RECORDED DATA:
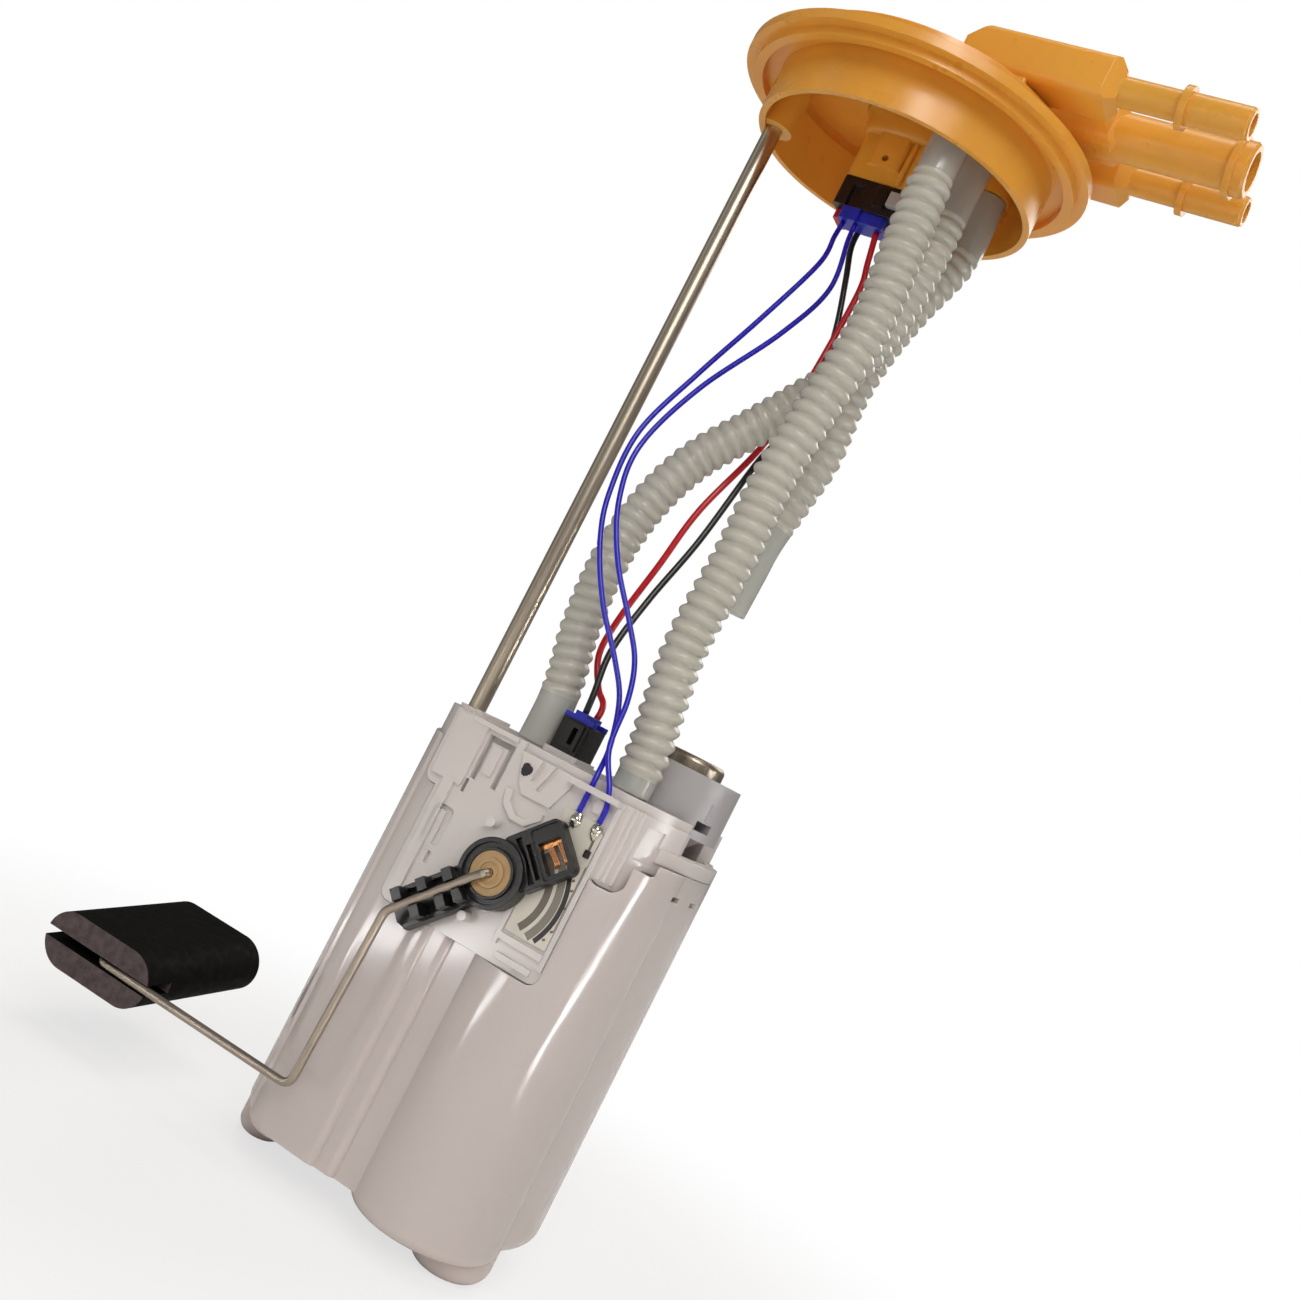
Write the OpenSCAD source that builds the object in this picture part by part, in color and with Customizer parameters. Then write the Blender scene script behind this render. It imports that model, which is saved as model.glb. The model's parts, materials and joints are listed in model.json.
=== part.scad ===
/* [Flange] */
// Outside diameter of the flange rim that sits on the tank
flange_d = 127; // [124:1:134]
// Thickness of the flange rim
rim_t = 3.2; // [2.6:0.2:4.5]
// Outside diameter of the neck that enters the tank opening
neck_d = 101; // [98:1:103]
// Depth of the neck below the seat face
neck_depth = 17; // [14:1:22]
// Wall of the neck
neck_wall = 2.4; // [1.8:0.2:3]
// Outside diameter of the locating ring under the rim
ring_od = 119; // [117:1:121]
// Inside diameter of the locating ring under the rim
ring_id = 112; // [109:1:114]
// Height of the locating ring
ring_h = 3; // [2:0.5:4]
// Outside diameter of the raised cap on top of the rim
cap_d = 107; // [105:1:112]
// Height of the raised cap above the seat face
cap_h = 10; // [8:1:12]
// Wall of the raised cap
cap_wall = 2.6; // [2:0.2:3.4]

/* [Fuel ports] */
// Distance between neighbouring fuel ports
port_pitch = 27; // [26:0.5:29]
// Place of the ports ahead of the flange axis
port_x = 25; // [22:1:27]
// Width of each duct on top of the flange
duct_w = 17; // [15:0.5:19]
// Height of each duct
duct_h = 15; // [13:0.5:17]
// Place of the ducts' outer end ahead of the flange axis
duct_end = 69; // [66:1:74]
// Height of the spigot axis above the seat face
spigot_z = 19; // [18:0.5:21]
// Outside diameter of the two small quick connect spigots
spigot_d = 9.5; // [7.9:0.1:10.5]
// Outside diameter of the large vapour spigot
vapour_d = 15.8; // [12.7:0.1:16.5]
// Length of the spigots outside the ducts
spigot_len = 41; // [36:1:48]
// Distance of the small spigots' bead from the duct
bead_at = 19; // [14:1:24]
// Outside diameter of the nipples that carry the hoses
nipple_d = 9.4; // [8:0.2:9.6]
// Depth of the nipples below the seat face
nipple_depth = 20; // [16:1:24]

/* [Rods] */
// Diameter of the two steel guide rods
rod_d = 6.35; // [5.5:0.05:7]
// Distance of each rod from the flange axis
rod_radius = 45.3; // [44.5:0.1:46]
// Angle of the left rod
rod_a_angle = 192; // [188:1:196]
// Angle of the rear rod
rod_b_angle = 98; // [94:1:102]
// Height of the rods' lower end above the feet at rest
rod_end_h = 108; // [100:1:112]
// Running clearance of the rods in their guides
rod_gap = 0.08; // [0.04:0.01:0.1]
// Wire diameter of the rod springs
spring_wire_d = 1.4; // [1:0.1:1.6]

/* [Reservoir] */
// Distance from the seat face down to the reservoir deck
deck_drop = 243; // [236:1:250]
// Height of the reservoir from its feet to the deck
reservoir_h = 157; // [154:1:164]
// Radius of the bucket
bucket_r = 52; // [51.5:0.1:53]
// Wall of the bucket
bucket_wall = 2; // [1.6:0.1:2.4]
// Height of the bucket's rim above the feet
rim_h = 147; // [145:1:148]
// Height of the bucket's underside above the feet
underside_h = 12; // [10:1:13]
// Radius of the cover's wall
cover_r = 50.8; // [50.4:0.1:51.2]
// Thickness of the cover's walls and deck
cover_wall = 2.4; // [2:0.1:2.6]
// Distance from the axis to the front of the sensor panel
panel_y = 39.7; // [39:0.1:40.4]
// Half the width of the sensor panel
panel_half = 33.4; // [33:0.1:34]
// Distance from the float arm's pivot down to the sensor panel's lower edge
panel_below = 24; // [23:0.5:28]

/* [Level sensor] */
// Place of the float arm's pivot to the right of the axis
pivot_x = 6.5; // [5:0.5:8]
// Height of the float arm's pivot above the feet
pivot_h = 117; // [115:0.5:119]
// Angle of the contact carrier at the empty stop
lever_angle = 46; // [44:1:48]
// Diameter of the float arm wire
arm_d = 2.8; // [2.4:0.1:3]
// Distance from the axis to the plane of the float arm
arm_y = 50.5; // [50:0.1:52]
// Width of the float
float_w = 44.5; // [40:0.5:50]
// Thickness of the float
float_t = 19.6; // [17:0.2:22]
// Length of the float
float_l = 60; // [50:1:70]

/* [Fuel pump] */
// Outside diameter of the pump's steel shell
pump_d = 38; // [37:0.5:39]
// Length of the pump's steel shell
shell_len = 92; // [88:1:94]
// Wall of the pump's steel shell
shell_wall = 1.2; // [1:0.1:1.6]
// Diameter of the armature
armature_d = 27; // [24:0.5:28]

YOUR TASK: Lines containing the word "part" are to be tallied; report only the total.

FULL OUTPUT: 2